[Request]
Extract the data exactly, missing nothing.

────────────────────

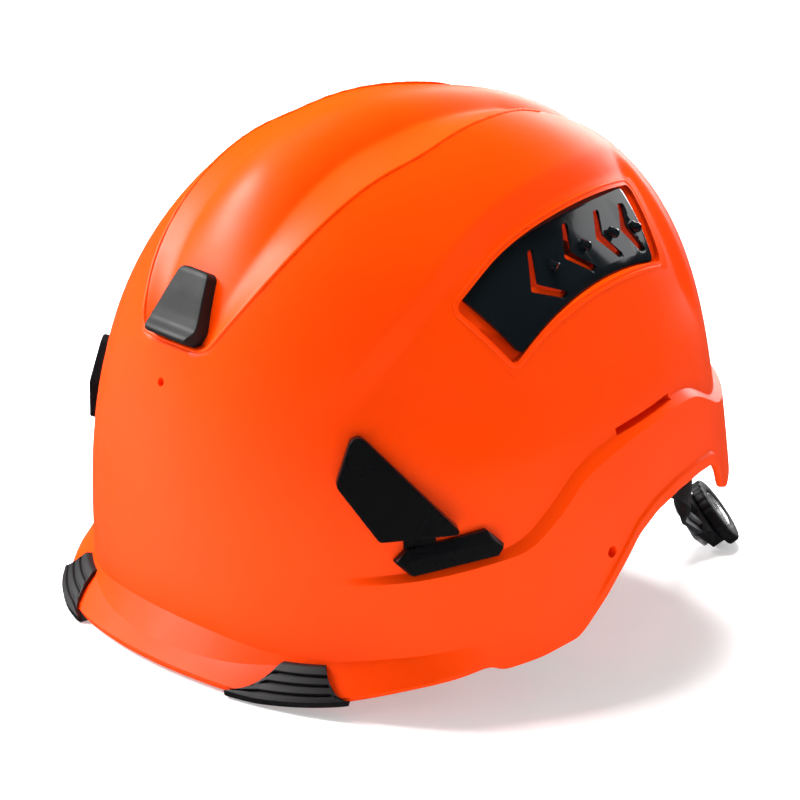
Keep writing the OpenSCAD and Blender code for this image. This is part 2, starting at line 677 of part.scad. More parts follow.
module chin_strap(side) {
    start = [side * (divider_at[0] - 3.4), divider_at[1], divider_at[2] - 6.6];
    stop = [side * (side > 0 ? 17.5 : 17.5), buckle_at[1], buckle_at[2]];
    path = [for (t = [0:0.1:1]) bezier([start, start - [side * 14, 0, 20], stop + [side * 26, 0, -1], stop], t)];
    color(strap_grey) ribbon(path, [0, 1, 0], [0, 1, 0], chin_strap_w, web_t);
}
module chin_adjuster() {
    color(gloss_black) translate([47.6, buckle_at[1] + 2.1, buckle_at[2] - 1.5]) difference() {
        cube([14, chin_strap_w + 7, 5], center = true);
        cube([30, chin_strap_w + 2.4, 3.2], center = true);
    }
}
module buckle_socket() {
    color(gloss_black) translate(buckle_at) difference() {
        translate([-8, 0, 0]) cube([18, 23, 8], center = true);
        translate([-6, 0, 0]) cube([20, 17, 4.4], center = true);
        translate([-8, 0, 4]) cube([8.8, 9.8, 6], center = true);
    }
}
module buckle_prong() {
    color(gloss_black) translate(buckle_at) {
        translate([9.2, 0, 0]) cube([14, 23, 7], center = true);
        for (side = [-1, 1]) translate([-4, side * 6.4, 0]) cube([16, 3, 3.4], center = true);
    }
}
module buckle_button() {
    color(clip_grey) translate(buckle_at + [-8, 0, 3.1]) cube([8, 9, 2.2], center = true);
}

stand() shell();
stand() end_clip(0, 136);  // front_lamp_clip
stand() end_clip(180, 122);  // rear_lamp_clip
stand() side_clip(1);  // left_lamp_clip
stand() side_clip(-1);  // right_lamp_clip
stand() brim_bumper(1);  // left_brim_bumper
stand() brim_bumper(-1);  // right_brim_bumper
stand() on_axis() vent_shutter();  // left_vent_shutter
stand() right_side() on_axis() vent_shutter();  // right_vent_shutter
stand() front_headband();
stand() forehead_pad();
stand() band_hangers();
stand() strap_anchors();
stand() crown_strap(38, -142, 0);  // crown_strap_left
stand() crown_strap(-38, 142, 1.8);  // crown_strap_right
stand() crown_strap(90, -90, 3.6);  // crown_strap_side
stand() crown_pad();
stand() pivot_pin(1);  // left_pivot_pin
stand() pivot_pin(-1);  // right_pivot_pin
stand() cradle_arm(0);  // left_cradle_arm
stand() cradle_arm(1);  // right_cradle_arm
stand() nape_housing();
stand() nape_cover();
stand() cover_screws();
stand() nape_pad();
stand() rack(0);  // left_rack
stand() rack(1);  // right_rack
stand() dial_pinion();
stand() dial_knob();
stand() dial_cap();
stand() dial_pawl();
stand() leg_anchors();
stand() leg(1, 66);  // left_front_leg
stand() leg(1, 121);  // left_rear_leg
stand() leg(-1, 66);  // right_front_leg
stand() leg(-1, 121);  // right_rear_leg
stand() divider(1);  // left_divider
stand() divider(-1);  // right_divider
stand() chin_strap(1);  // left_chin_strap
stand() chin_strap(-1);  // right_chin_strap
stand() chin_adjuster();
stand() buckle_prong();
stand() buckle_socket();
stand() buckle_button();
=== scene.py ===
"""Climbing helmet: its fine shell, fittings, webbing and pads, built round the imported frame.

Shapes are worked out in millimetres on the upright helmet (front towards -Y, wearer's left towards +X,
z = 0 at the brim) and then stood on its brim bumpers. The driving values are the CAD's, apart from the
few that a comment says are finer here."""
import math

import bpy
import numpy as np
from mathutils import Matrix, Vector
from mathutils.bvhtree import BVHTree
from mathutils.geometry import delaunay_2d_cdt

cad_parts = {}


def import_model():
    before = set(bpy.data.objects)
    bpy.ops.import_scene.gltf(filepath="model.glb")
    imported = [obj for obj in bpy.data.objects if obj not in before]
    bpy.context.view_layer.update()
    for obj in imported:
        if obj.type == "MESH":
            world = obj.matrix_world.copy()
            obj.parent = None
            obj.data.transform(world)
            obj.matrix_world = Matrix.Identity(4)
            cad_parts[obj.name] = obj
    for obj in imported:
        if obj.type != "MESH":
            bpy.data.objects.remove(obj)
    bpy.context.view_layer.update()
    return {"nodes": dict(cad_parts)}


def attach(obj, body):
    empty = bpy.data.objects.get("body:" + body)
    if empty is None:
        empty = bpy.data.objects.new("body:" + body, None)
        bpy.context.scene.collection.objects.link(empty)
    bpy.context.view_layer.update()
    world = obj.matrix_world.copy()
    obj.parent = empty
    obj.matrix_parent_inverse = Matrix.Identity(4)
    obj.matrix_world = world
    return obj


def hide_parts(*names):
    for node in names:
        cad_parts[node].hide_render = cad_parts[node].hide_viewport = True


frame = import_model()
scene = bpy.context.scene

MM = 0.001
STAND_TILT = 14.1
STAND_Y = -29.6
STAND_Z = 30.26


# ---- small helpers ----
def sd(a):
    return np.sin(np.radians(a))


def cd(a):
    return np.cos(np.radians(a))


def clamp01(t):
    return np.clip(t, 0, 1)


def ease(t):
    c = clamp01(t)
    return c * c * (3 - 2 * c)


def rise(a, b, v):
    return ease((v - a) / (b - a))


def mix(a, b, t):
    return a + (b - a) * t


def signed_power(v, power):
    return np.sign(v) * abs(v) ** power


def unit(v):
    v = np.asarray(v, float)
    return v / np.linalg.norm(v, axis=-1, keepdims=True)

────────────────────

[Finished exercise]
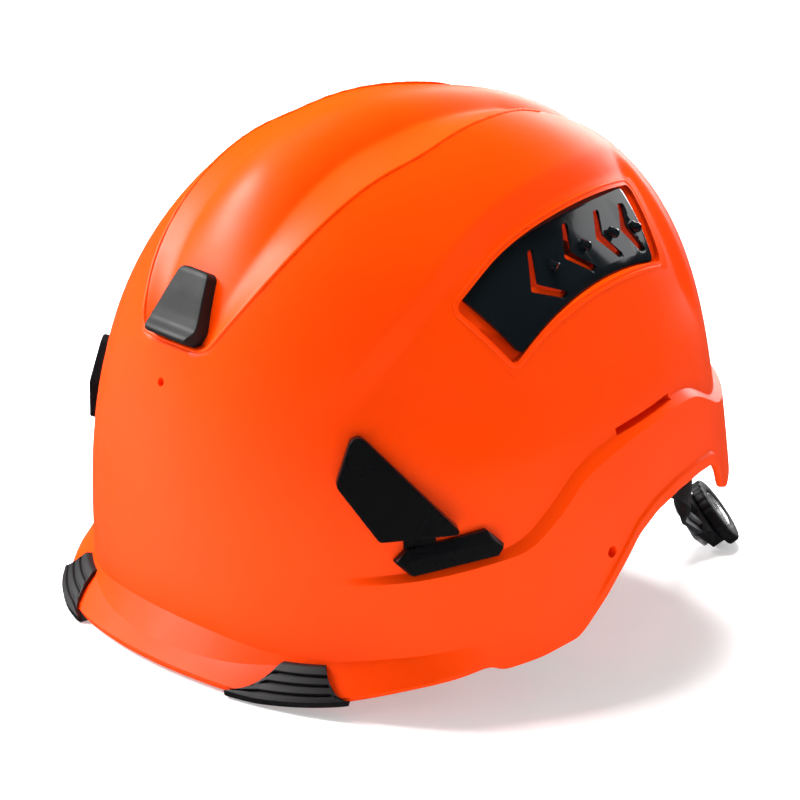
Keep writing the OpenSCAD and Blender code for this image. This is part 2, starting at line 677 of part.scad. More parts follow.
module chin_strap(side) {
    start = [side * (divider_at[0] - 3.4), divider_at[1], divider_at[2] - 6.6];
    stop = [side * (side > 0 ? 17.5 : 17.5), buckle_at[1], buckle_at[2]];
    path = [for (t = [0:0.1:1]) bezier([start, start - [side * 14, 0, 20], stop + [side * 26, 0, -1], stop], t)];
    color(strap_grey) ribbon(path, [0, 1, 0], [0, 1, 0], chin_strap_w, web_t);
}
module chin_adjuster() {
    color(gloss_black) translate([47.6, buckle_at[1] + 2.1, buckle_at[2] - 1.5]) difference() {
        cube([14, chin_strap_w + 7, 5], center = true);
        cube([30, chin_strap_w + 2.4, 3.2], center = true);
    }
}
module buckle_socket() {
    color(gloss_black) translate(buckle_at) difference() {
        translate([-8, 0, 0]) cube([18, 23, 8], center = true);
        translate([-6, 0, 0]) cube([20, 17, 4.4], center = true);
        translate([-8, 0, 4]) cube([8.8, 9.8, 6], center = true);
    }
}
module buckle_prong() {
    color(gloss_black) translate(buckle_at) {
        translate([9.2, 0, 0]) cube([14, 23, 7], center = true);
        for (side = [-1, 1]) translate([-4, side * 6.4, 0]) cube([16, 3, 3.4], center = true);
    }
}
module buckle_button() {
    color(clip_grey) translate(buckle_at + [-8, 0, 3.1]) cube([8, 9, 2.2], center = true);
}

stand() shell();
stand() end_clip(0, 136);  // front_lamp_clip
stand() end_clip(180, 122);  // rear_lamp_clip
stand() side_clip(1);  // left_lamp_clip
stand() side_clip(-1);  // right_lamp_clip
stand() brim_bumper(1);  // left_brim_bumper
stand() brim_bumper(-1);  // right_brim_bumper
stand() on_axis() vent_shutter();  // left_vent_shutter
stand() right_side() on_axis() vent_shutter();  // right_vent_shutter
stand() front_headband();
stand() forehead_pad();
stand() band_hangers();
stand() strap_anchors();
stand() crown_strap(38, -142, 0);  // crown_strap_left
stand() crown_strap(-38, 142, 1.8);  // crown_strap_right
stand() crown_strap(90, -90, 3.6);  // crown_strap_side
stand() crown_pad();
stand() pivot_pin(1);  // left_pivot_pin
stand() pivot_pin(-1);  // right_pivot_pin
stand() cradle_arm(0);  // left_cradle_arm
stand() cradle_arm(1);  // right_cradle_arm
stand() nape_housing();
stand() nape_cover();
stand() cover_screws();
stand() nape_pad();
stand() rack(0);  // left_rack
stand() rack(1);  // right_rack
stand() dial_pinion();
stand() dial_knob();
stand() dial_cap();
stand() dial_pawl();
stand() leg_anchors();
stand() leg(1, 66);  // left_front_leg
stand() leg(1, 121);  // left_rear_leg
stand() leg(-1, 66);  // right_front_leg
stand() leg(-1, 121);  // right_rear_leg
stand() divider(1);  // left_divider
stand() divider(-1);  // right_divider
stand() chin_strap(1);  // left_chin_strap
stand() chin_strap(-1);  // right_chin_strap
stand() chin_adjuster();
stand() buckle_prong();
stand() buckle_socket();
stand() buckle_button();
=== scene.py ===
"""Climbing helmet: its fine shell, fittings, webbing and pads, built round the imported frame.

Shapes are worked out in millimetres on the upright helmet (front towards -Y, wearer's left towards +X,
z = 0 at the brim) and then stood on its brim bumpers. The driving values are the CAD's, apart from the
few that a comment says are finer here."""
import math

import bpy
import numpy as np
from mathutils import Matrix, Vector
from mathutils.bvhtree import BVHTree
from mathutils.geometry import delaunay_2d_cdt

cad_parts = {}


def import_model():
    before = set(bpy.data.objects)
    bpy.ops.import_scene.gltf(filepath="model.glb")
    imported = [obj for obj in bpy.data.objects if obj not in before]
    bpy.context.view_layer.update()
    for obj in imported:
        if obj.type == "MESH":
            world = obj.matrix_world.copy()
            obj.parent = None
            obj.data.transform(world)
            obj.matrix_world = Matrix.Identity(4)
            cad_parts[obj.name] = obj
    for obj in imported:
        if obj.type != "MESH":
            bpy.data.objects.remove(obj)
    bpy.context.view_layer.update()
    return {"nodes": dict(cad_parts)}


def attach(obj, body):
    empty = bpy.data.objects.get("body:" + body)
    if empty is None:
        empty = bpy.data.objects.new("body:" + body, None)
        bpy.context.scene.collection.objects.link(empty)
    bpy.context.view_layer.update()
    world = obj.matrix_world.copy()
    obj.parent = empty
    obj.matrix_parent_inverse = Matrix.Identity(4)
    obj.matrix_world = world
    return obj


def hide_parts(*names):
    for node in names:
        cad_parts[node].hide_render = cad_parts[node].hide_viewport = True


frame = import_model()
scene = bpy.context.scene

MM = 0.001
STAND_TILT = 14.1
STAND_Y = -29.6
STAND_Z = 30.26


# ---- small helpers ----
def sd(a):
    return np.sin(np.radians(a))


def cd(a):
    return np.cos(np.radians(a))


def clamp01(t):
    return np.clip(t, 0, 1)


def ease(t):
    c = clamp01(t)
    return c * c * (3 - 2 * c)


def rise(a, b, v):
    return ease((v - a) / (b - a))


def mix(a, b, t):
    return a + (b - a) * t


def signed_power(v, power):
    return np.sign(v) * abs(v) ** power


def unit(v):
    v = np.asarray(v, float)
    return v / np.linalg.norm(v, axis=-1, keepdims=True)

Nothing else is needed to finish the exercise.